■ **TASK REQUIREMENTS**: Send back all the data below, exactly as given.

■ **INFORMATION SUPPLIED**:
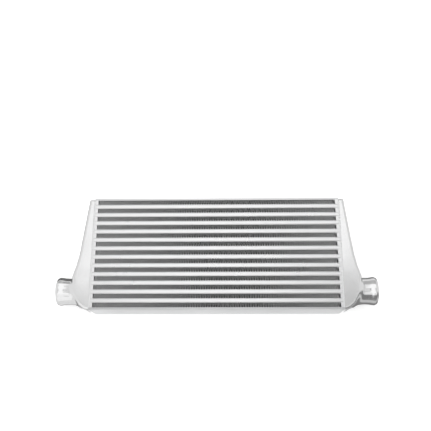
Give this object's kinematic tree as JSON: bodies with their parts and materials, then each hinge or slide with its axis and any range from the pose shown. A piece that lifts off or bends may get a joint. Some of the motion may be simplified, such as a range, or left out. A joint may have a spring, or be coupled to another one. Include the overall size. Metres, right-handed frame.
{
  "type": "front-mounted intercooler",
  "caption": "Air-to-air charge cooler: a bar-and-plate core of folded fins between two cast end tanks with round hose spigots at the same lower level.",
  "frame": {"origin": "under the middle of the core, on the plane that the part rests on when it lies on its back", "axes": "+X along the core's width towards the right-hand spigot, +Y towards the top side plate (up when fitted in a car), +Z out of the front face, where the cooling air goes in"},
  "size_m": [0.767, 0.2744, 0.078],
  "materials": {
    "core_bar": "milled aluminium bars, plates and sheets, satin",
    "fin_strip": "thin rolled aluminium fin stock, brazed",
    "cast_tank": "cast aluminium, blasted and lightly polished",
    "weld_metal": "rippled TIG weld"
  },
  "bodies": {
    "root": {"air_fin_01": "fin_strip", "air_fin_02": "fin_strip", "air_fin_03": "fin_strip", "air_fin_04": "fin_strip", "air_fin_05": "fin_strip", "air_fin_06": "fin_strip", "air_fin_07": "fin_strip", "air_fin_08": "fin_strip", "air_fin_09": "fin_strip", "air_fin_10": "fin_strip", "air_fin_11": "fin_strip", "air_fin_12": "fin_strip", "air_fin_13": "fin_strip", "bottom_plate": "core_bar", "charge_fin_01": "fin_strip", "charge_fin_02": "fin_strip", "charge_fin_03": "fin_strip", "charge_fin_04": "fin_strip", "charge_fin_05": "fin_strip", "charge_fin_06": "fin_strip", "charge_fin_07": "fin_strip", "charge_fin_08": "fin_strip", "charge_fin_09": "fin_strip", "charge_fin_10": "fin_strip", "charge_fin_11": "fin_strip", "charge_fin_12": "fin_strip", "end_bars_left": "core_bar", "end_bars_right": "core_bar", "end_tank_left": "cast_tank", "end_tank_right": "cast_tank", "front_bar_01": "core_bar", "front_bar_02": "core_bar", "front_bar_03": "core_bar", "front_bar_04": "core_bar", "front_bar_05": "core_bar", "front_bar_06": "core_bar", "front_bar_07": "core_bar", "front_bar_08": "core_bar", "front_bar_09": "core_bar", "front_bar_10": "core_bar", "front_bar_11": "core_bar", "front_bar_12": "core_bar", "parting_sheets": "core_bar", "rear_bar_01": "core_bar", "rear_bar_02": "core_bar", "rear_bar_03": "core_bar", "rear_bar_04": "core_bar", "rear_bar_05": "core_bar", "rear_bar_06": "core_bar", "rear_bar_07": "core_bar", "rear_bar_08": "core_bar", "rear_bar_09": "core_bar", "rear_bar_10": "core_bar", "rear_bar_11": "core_bar", "rear_bar_12": "core_bar", "top_plate": "core_bar", "weld_bead_left": "weld_metal", "weld_bead_right": "weld_metal"}
  },
  "joints": []
}
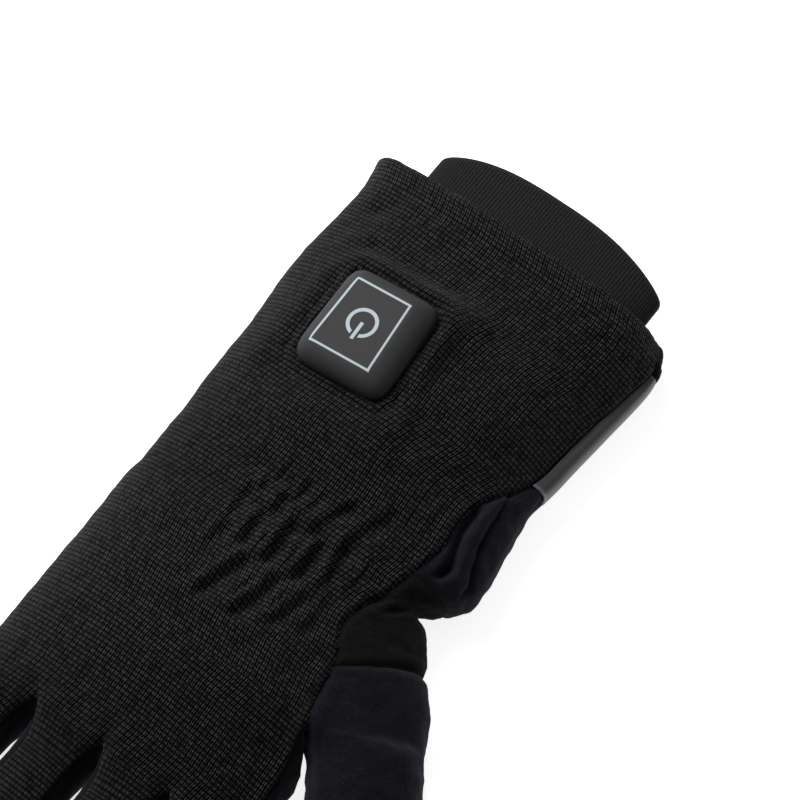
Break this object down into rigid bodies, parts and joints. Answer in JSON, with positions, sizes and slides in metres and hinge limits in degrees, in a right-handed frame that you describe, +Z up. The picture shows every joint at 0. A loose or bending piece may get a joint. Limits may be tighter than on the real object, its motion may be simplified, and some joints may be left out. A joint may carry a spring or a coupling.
{
  "type": "heated glove",
  "caption": "Right-hand winter glove with a gathered knitted back, an elastic inner cuff, a thumb gusset and a rubber power button on the cuff; lies palm down.",
  "frame": {"origin": "middle of the bounding box's bottom, on the surface that the palm lies on", "axes": "+Y from the fingers to the open cuff, +Z up through the back of the hand, +X to the thumb side"},
  "size_m": [0.1506, 0.3248, 0.0377],
  "materials": {
    "back_knit": "black waffle knit with a fine rib along the glove",
    "palm_stretch": "smooth navy-black stretch softshell, matte",
    "gusset_stretch": "dark grey matte stretch cloth",
    "elastic_band": "close woven black elastic",
    "coated_tape": "smooth coated tape, a little lighter, satin",
    "soft_rubber": "soft satin rubber with a pale grey printed outline and power symbol"
  },
  "bodies": {
    "root": {"back_panel": "back_knit", "palm_panel": "palm_stretch", "fourchette_1": "palm_stretch", "fourchette_2": "palm_stretch", "fourchette_3": "palm_stretch", "thumb_gusset": "gusset_stretch", "thumb": "palm_stretch", "inner_cuff_band": "elastic_band", "side_tape": "coated_tape", "power_button": "soft_rubber"}
  },
  "joints": []
}
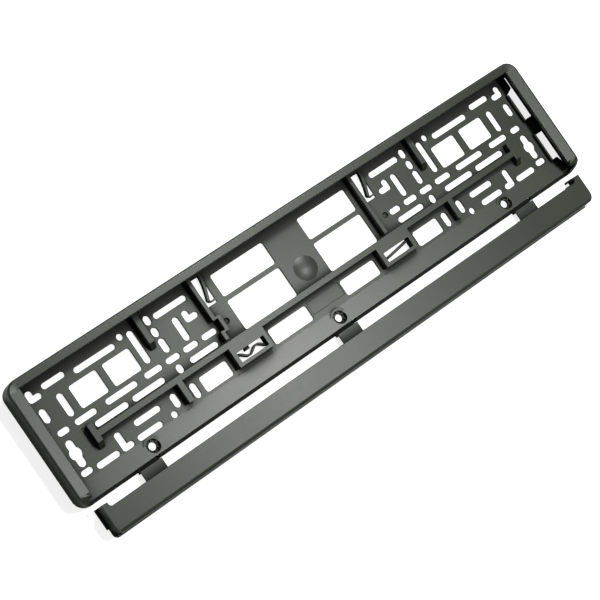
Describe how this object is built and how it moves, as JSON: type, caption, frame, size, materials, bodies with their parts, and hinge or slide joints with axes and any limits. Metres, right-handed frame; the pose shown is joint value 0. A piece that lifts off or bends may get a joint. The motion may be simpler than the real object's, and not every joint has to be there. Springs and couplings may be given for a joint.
{
  "type": "number plate holder",
  "caption": "Flat one-piece plastic holder for a car number plate, with a pierced back panel, a lipped rim and a strip that snaps over the plate's lower edge.",
  "frame": {"origin": "centre of the whole part's outline with the strip open, on the plane of its back", "axes": "+X along the plate's width, +Y up the plate towards the closed rim, +Z out of the face towards the plate"},
  "size_m": [0.536, 0.1426, 0.02],
  "materials": {
    "plastic": "satin"
  },
  "bodies": {
    "root": {"plate_holder": "plastic"}
  },
  "joints": []
}
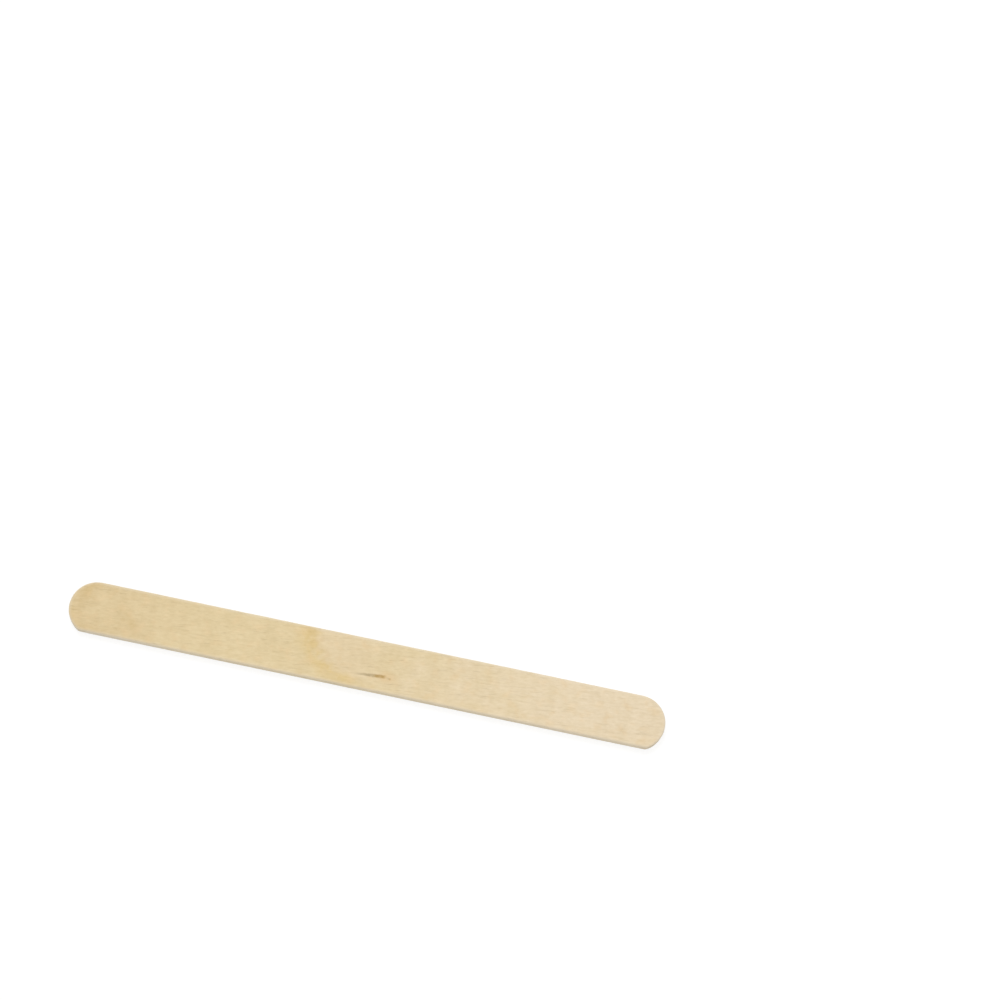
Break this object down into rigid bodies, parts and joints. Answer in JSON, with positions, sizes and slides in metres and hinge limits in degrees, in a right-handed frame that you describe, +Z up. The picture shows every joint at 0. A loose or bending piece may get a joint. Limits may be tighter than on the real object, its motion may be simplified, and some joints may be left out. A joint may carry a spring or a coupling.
{
  "type": "waxing applicator stick",
  "caption": "Slim flat wooden stick with rounded ends and softened edges, for spreading wax, cream or glue.",
  "frame": {"origin": "on the surface the stick lies on, under the middle of its overall box", "axes": "+X along the stick, +Y across it towards the side that both end curves run into smoothly, +Z up through its thickness"},
  "size_m": [0.114, 0.0098, 0.002],
  "materials": {
    "birch": "bare, smooth-cut birch veneer with a dull satin sheen"
  },
  "bodies": {
    "root": {"applicator_stick": "birch"}
  },
  "joints": []
}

■ **ANSWER FOR THE TASK**:
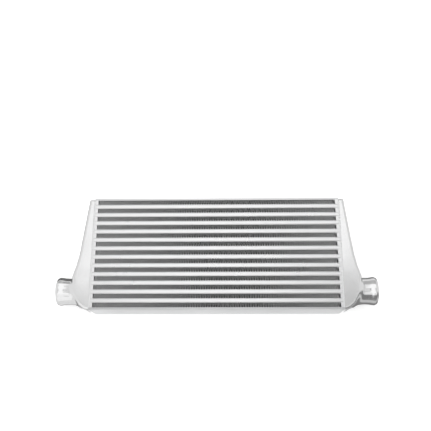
Give this object's kinematic tree as JSON: bodies with their parts and materials, then each hinge or slide with its axis and any range from the pose shown. A piece that lifts off or bends may get a joint. Some of the motion may be simplified, such as a range, or left out. A joint may have a spring, or be coupled to another one. Include the overall size. Metres, right-handed frame.
{
  "type": "front-mounted intercooler",
  "caption": "Air-to-air charge cooler: a bar-and-plate core of folded fins between two cast end tanks with round hose spigots at the same lower level.",
  "frame": {"origin": "under the middle of the core, on the plane that the part rests on when it lies on its back", "axes": "+X along the core's width towards the right-hand spigot, +Y towards the top side plate (up when fitted in a car), +Z out of the front face, where the cooling air goes in"},
  "size_m": [0.767, 0.2744, 0.078],
  "materials": {
    "core_bar": "milled aluminium bars, plates and sheets, satin",
    "fin_strip": "thin rolled aluminium fin stock, brazed",
    "cast_tank": "cast aluminium, blasted and lightly polished",
    "weld_metal": "rippled TIG weld"
  },
  "bodies": {
    "root": {"air_fin_01": "fin_strip", "air_fin_02": "fin_strip", "air_fin_03": "fin_strip", "air_fin_04": "fin_strip", "air_fin_05": "fin_strip", "air_fin_06": "fin_strip", "air_fin_07": "fin_strip", "air_fin_08": "fin_strip", "air_fin_09": "fin_strip", "air_fin_10": "fin_strip", "air_fin_11": "fin_strip", "air_fin_12": "fin_strip", "air_fin_13": "fin_strip", "bottom_plate": "core_bar", "charge_fin_01": "fin_strip", "charge_fin_02": "fin_strip", "charge_fin_03": "fin_strip", "charge_fin_04": "fin_strip", "charge_fin_05": "fin_strip", "charge_fin_06": "fin_strip", "charge_fin_07": "fin_strip", "charge_fin_08": "fin_strip", "charge_fin_09": "fin_strip", "charge_fin_10": "fin_strip", "charge_fin_11": "fin_strip", "charge_fin_12": "fin_strip", "end_bars_left": "core_bar", "end_bars_right": "core_bar", "end_tank_left": "cast_tank", "end_tank_right": "cast_tank", "front_bar_01": "core_bar", "front_bar_02": "core_bar", "front_bar_03": "core_bar", "front_bar_04": "core_bar", "front_bar_05": "core_bar", "front_bar_06": "core_bar", "front_bar_07": "core_bar", "front_bar_08": "core_bar", "front_bar_09": "core_bar", "front_bar_10": "core_bar", "front_bar_11": "core_bar", "front_bar_12": "core_bar", "parting_sheets": "core_bar", "rear_bar_01": "core_bar", "rear_bar_02": "core_bar", "rear_bar_03": "core_bar", "rear_bar_04": "core_bar", "rear_bar_05": "core_bar", "rear_bar_06": "core_bar", "rear_bar_07": "core_bar", "rear_bar_08": "core_bar", "rear_bar_09": "core_bar", "rear_bar_10": "core_bar", "rear_bar_11": "core_bar", "rear_bar_12": "core_bar", "top_plate": "core_bar", "weld_bead_left": "weld_metal", "weld_bead_right": "weld_metal"}
  },
  "joints": []
}
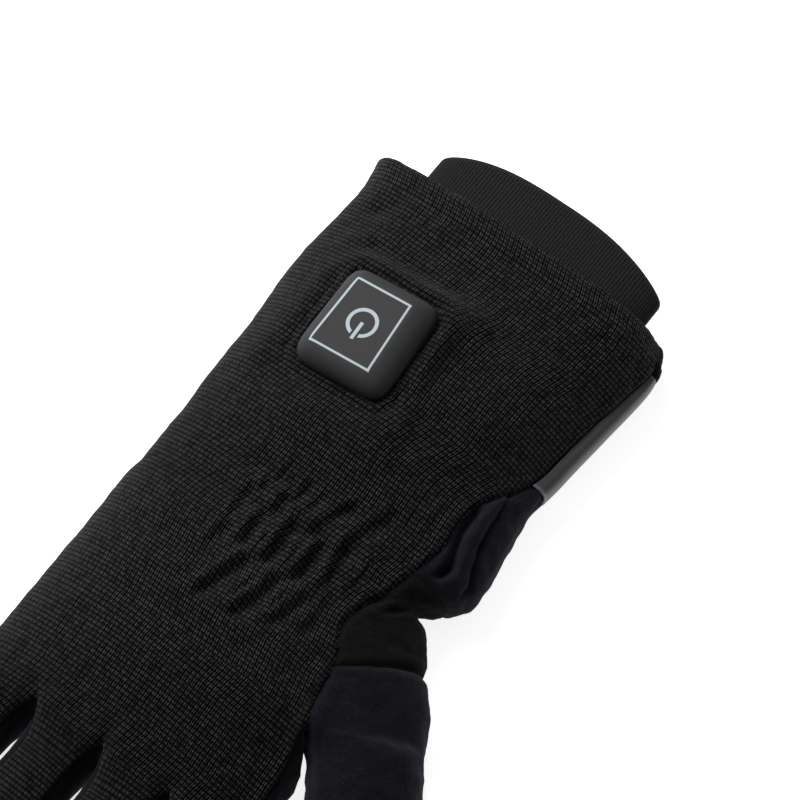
Break this object down into rigid bodies, parts and joints. Answer in JSON, with positions, sizes and slides in metres and hinge limits in degrees, in a right-handed frame that you describe, +Z up. The picture shows every joint at 0. A loose or bending piece may get a joint. Limits may be tighter than on the real object, its motion may be simplified, and some joints may be left out. A joint may carry a spring or a coupling.
{
  "type": "heated glove",
  "caption": "Right-hand winter glove with a gathered knitted back, an elastic inner cuff, a thumb gusset and a rubber power button on the cuff; lies palm down.",
  "frame": {"origin": "middle of the bounding box's bottom, on the surface that the palm lies on", "axes": "+Y from the fingers to the open cuff, +Z up through the back of the hand, +X to the thumb side"},
  "size_m": [0.1506, 0.3248, 0.0377],
  "materials": {
    "back_knit": "black waffle knit with a fine rib along the glove",
    "palm_stretch": "smooth navy-black stretch softshell, matte",
    "gusset_stretch": "dark grey matte stretch cloth",
    "elastic_band": "close woven black elastic",
    "coated_tape": "smooth coated tape, a little lighter, satin",
    "soft_rubber": "soft satin rubber with a pale grey printed outline and power symbol"
  },
  "bodies": {
    "root": {"back_panel": "back_knit", "palm_panel": "palm_stretch", "fourchette_1": "palm_stretch", "fourchette_2": "palm_stretch", "fourchette_3": "palm_stretch", "thumb_gusset": "gusset_stretch", "thumb": "palm_stretch", "inner_cuff_band": "elastic_band", "side_tape": "coated_tape", "power_button": "soft_rubber"}
  },
  "joints": []
}
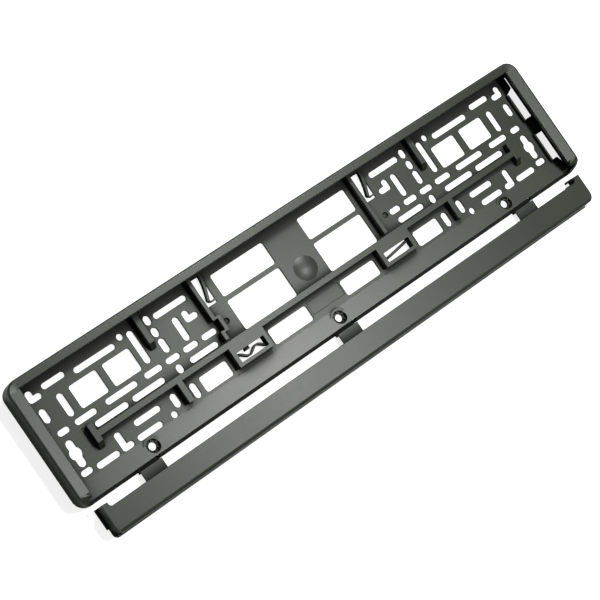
Describe how this object is built and how it moves, as JSON: type, caption, frame, size, materials, bodies with their parts, and hinge or slide joints with axes and any limits. Metres, right-handed frame; the pose shown is joint value 0. A piece that lifts off or bends may get a joint. The motion may be simpler than the real object's, and not every joint has to be there. Springs and couplings may be given for a joint.
{
  "type": "number plate holder",
  "caption": "Flat one-piece plastic holder for a car number plate, with a pierced back panel, a lipped rim and a strip that snaps over the plate's lower edge.",
  "frame": {"origin": "centre of the whole part's outline with the strip open, on the plane of its back", "axes": "+X along the plate's width, +Y up the plate towards the closed rim, +Z out of the face towards the plate"},
  "size_m": [0.536, 0.1426, 0.02],
  "materials": {
    "plastic": "satin"
  },
  "bodies": {
    "root": {"plate_holder": "plastic"}
  },
  "joints": []
}
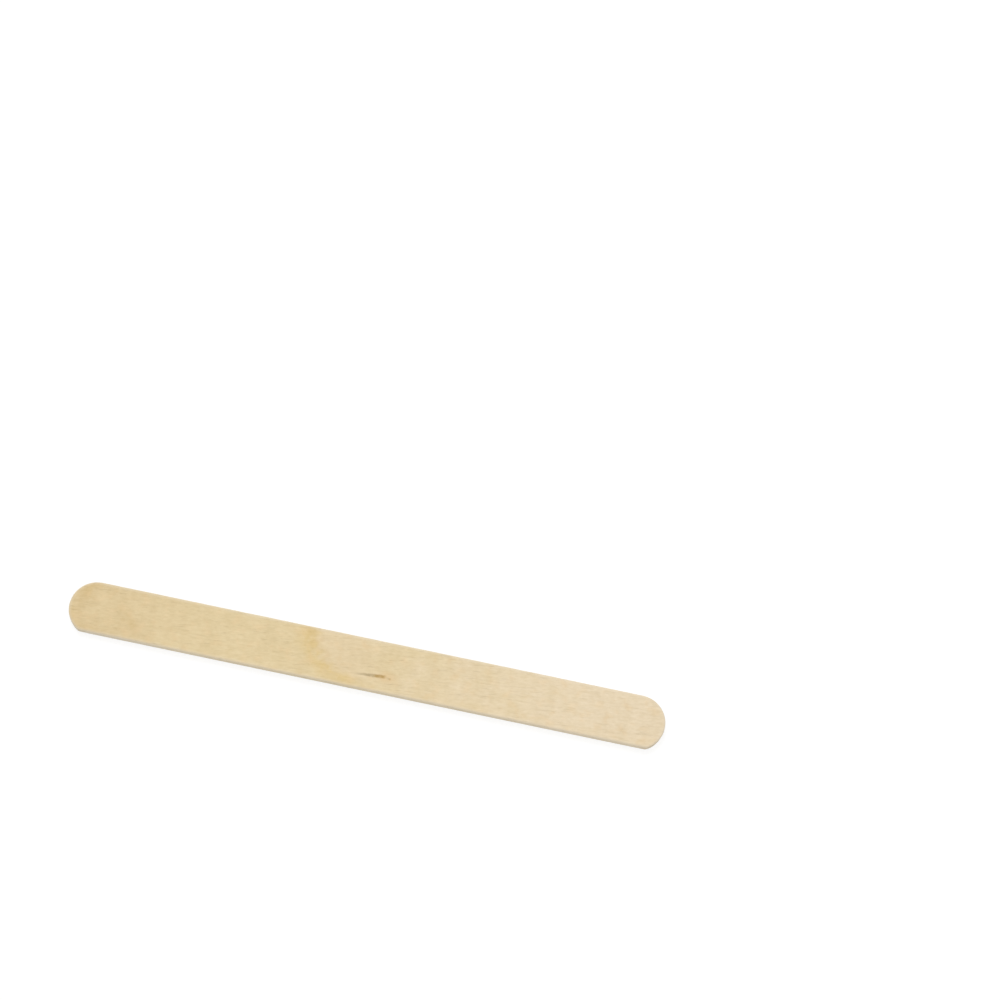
Break this object down into rigid bodies, parts and joints. Answer in JSON, with positions, sizes and slides in metres and hinge limits in degrees, in a right-handed frame that you describe, +Z up. The picture shows every joint at 0. A loose or bending piece may get a joint. Limits may be tighter than on the real object, its motion may be simplified, and some joints may be left out. A joint may carry a spring or a coupling.
{
  "type": "waxing applicator stick",
  "caption": "Slim flat wooden stick with rounded ends and softened edges, for spreading wax, cream or glue.",
  "frame": {"origin": "on the surface the stick lies on, under the middle of its overall box", "axes": "+X along the stick, +Y across it towards the side that both end curves run into smoothly, +Z up through its thickness"},
  "size_m": [0.114, 0.0098, 0.002],
  "materials": {
    "birch": "bare, smooth-cut birch veneer with a dull satin sheen"
  },
  "bodies": {
    "root": {"applicator_stick": "birch"}
  },
  "joints": []
}